What is the probability that two heads occur before two tails?
0
$\begingroup$
probability
2 Answers
1
Consider the four states "HH", "HT", "TH", "TT", representing always the results of the last two tosses. You want the probability of the event $A$ that "HH" occurs before "TT".

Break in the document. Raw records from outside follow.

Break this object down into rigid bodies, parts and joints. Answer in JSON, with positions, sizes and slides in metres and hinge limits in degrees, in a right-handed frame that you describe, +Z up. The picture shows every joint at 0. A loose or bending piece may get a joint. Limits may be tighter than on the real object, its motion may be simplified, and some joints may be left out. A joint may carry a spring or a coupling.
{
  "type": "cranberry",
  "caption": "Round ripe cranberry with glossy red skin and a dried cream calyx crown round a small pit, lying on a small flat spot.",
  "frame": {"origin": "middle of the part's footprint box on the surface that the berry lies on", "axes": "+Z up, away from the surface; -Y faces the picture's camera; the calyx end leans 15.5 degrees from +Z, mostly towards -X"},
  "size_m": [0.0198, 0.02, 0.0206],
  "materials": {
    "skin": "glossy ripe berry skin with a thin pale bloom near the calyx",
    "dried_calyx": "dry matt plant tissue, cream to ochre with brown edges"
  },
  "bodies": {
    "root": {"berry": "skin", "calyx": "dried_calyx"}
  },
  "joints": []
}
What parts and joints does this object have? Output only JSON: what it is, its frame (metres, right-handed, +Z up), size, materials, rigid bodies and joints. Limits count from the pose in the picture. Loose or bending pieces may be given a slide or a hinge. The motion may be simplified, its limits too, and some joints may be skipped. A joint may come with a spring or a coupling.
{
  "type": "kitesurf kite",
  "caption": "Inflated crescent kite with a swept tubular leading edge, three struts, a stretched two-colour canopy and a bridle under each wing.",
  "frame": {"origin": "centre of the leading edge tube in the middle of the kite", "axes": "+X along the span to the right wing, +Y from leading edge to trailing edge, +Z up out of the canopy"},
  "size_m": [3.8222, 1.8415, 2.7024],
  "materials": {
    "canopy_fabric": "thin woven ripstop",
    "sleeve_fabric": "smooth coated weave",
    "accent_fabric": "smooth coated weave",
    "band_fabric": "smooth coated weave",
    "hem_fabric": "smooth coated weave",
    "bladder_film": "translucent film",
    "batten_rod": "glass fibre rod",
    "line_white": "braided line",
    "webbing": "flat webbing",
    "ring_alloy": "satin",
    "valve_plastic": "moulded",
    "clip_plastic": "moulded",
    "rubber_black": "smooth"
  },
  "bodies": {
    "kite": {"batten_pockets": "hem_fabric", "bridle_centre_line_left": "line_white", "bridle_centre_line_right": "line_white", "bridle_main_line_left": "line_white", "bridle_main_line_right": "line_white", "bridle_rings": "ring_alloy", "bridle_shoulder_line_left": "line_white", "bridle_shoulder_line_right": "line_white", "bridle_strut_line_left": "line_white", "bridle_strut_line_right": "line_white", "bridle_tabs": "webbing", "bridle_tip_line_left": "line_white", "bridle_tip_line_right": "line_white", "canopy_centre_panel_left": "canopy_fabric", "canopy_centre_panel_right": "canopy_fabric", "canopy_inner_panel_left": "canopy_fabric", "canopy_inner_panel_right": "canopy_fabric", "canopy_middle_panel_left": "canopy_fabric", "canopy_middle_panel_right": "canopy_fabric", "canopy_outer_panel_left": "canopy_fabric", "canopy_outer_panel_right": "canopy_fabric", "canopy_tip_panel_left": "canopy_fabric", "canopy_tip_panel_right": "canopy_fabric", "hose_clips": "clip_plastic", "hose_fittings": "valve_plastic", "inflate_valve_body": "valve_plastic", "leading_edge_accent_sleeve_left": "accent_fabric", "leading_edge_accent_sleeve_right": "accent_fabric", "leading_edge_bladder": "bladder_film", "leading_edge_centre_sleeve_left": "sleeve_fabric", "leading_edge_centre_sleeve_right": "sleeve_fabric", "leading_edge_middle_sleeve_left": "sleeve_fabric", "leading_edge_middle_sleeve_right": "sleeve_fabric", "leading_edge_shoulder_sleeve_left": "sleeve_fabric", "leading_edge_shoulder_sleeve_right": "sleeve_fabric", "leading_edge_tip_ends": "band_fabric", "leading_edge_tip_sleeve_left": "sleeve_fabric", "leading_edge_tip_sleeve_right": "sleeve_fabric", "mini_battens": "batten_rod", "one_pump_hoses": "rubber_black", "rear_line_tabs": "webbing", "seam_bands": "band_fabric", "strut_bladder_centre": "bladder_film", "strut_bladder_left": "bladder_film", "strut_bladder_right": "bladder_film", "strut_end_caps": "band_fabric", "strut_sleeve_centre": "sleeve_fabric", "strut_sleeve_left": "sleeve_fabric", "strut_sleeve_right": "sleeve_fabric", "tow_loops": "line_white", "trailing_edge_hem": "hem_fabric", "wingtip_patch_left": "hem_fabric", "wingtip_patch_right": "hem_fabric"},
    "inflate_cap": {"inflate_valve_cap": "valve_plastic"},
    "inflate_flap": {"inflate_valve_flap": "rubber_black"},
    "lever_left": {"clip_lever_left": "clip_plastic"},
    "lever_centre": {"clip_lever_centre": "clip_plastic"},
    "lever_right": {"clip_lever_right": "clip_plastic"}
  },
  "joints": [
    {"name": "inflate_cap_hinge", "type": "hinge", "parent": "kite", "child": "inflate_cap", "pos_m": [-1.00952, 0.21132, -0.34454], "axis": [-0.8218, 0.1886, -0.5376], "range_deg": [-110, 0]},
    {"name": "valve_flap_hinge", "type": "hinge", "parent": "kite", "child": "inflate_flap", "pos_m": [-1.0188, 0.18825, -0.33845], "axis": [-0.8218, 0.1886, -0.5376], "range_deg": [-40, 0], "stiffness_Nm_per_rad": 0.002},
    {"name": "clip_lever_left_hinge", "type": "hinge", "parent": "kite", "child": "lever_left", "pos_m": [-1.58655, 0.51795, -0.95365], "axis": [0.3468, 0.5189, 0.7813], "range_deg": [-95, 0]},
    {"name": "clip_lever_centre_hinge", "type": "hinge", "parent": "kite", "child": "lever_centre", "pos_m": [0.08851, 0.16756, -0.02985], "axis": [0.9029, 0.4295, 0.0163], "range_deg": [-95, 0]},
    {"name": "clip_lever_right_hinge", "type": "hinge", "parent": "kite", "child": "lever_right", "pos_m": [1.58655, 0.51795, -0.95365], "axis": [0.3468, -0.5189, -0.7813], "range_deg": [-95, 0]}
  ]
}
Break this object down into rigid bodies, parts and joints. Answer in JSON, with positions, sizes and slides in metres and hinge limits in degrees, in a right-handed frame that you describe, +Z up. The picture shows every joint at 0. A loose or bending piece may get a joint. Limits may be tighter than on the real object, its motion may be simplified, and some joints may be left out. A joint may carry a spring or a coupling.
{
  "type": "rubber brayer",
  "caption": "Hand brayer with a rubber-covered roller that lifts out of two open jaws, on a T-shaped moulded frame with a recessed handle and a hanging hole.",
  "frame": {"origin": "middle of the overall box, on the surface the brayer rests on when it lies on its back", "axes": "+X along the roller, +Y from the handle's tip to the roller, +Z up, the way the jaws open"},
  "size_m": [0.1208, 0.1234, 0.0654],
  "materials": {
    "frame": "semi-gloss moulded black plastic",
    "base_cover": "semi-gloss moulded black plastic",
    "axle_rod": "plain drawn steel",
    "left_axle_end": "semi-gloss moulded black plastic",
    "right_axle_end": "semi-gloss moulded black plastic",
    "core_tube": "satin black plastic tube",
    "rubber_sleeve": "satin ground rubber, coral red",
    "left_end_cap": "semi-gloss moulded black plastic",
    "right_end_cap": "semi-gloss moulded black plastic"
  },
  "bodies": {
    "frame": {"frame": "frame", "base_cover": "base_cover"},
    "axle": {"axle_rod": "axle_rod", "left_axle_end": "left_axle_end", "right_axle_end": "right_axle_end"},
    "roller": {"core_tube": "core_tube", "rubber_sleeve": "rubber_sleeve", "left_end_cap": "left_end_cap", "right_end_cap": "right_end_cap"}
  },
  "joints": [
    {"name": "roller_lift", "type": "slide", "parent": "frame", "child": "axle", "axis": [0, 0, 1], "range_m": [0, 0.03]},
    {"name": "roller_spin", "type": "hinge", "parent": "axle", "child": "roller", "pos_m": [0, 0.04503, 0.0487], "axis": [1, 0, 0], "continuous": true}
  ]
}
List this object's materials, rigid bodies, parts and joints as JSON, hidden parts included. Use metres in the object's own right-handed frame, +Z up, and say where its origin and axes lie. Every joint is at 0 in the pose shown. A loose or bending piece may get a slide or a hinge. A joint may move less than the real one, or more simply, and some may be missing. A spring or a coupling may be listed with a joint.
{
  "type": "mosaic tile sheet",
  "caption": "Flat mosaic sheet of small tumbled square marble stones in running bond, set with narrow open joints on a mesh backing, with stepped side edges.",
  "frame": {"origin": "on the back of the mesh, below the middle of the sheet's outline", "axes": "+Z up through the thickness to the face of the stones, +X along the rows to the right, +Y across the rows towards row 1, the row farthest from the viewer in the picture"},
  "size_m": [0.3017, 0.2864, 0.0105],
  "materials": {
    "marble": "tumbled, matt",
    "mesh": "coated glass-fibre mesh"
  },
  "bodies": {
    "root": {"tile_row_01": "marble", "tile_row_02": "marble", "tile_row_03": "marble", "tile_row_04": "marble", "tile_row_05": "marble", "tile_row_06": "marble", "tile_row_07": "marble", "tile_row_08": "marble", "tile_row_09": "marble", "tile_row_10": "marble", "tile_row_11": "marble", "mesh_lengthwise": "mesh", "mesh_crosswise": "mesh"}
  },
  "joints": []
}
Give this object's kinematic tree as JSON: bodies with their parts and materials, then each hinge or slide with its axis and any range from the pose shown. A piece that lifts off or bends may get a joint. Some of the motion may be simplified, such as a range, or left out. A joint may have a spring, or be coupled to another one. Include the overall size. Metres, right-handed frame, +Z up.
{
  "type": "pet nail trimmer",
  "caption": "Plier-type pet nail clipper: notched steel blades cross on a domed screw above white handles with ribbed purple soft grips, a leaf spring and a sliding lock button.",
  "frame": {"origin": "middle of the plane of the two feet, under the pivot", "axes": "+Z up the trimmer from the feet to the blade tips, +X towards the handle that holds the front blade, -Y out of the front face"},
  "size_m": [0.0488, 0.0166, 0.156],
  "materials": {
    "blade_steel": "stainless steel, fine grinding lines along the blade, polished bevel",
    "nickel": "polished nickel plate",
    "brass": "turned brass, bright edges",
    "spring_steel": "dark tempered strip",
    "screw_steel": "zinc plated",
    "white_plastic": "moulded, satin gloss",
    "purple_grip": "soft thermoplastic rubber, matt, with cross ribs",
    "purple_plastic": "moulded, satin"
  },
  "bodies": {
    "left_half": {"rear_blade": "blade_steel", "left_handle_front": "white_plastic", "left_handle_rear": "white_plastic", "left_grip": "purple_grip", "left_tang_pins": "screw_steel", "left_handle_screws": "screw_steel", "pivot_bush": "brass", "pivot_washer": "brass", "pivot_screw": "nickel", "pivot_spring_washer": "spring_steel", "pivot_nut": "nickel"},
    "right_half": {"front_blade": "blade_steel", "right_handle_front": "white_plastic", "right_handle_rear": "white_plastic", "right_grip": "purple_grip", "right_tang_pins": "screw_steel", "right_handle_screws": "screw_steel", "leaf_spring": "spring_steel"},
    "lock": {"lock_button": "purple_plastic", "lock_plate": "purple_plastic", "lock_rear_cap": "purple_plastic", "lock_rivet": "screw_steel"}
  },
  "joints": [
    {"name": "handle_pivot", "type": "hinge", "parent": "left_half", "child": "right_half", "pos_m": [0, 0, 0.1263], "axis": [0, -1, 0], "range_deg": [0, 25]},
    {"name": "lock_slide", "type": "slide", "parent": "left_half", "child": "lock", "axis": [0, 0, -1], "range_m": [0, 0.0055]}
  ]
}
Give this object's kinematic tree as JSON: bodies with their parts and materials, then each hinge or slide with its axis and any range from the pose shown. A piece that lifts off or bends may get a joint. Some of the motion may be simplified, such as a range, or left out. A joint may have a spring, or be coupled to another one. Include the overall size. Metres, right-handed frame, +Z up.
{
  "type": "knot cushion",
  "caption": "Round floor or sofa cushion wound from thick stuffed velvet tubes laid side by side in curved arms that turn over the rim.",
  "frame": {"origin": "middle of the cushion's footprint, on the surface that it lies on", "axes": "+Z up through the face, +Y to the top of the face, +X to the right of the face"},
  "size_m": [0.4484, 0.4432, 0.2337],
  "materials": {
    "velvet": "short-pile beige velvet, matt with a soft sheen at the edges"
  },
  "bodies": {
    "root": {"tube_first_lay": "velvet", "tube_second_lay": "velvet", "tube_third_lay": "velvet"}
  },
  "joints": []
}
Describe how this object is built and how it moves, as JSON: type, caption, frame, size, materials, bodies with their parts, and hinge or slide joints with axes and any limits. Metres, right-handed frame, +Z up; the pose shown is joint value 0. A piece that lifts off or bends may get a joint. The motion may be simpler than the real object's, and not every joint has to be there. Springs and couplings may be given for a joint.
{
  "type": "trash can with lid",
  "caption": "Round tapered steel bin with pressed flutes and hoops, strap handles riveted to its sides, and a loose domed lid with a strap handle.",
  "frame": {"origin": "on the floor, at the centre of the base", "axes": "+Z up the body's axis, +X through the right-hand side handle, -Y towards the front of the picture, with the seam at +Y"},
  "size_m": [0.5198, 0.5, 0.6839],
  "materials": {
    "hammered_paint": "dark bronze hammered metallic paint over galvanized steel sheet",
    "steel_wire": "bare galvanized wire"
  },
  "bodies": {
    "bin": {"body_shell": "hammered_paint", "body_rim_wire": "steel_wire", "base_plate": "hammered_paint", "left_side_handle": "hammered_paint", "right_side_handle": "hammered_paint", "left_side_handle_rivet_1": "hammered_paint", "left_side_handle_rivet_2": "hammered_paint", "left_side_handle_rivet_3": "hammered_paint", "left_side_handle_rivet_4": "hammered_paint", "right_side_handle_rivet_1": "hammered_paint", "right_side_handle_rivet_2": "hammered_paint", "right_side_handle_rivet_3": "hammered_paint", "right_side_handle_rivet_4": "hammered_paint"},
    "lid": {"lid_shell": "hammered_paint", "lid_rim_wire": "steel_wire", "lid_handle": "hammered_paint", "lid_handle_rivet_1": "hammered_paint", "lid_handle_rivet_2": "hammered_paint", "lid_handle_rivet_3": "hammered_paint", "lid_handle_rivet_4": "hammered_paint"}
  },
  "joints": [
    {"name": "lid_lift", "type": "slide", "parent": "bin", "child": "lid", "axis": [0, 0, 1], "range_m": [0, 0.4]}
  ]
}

After the first two tosses you are in each of these with probabilities $p^2$, $pq$, $pq$ and $q^2$ respectively, where $q=1-p$. Of course if it's "HH" your event does occur, and if it's "TT" it doesn't. So
$$\mathbb P(A) = p^2 + pq \; \mathbb P(A \mid HT) + pq \; \mathbb P(A \mid TH) $$
Given you're in the state "HT", with probability $p$ the next toss is heads, leaving you in the state "TH", while with probability $q$ it's tails, leaving you in "TT", where the event A does not occur. Thus
$$ \mathbb P(A \mid HT) = p \; \mathbb P(A \mid TH) $$
Similarly, $$\mathbb P(A \mid TH) = p + q\; \mathbb P(A \mid HT) $$
Solve this pair of equations for $\mathbb P(A \mid HT)$ and $\mathbb P(A \mid TH)$ ...
0
Suppose you do it right off the bat. (in 2 filps)
$P(hh) = p^2$
in 3 flips? $P(thh) = p^2(1-p)$ (this is the only way to win in exactly 3 flips)
4 flips? $P(hthh) = p^3(1-p)$ (this is the only way to win in exactly 4 flips)
In order to win in $n+2$ flips, the first $n$ flips must alternate $hththththth$
$2k$ flips $= p^{k+1}(1-p)^{k-1}$
$2k+1$ flips $p^{k+1}(1-p)^{k}$
$\sum_\limits{k=1}^{\infty} p^{k+1}[(1-p)^{k-1}+(1-p)^k]$
$\frac {p^2(2-p)}{1-p(1-p)}$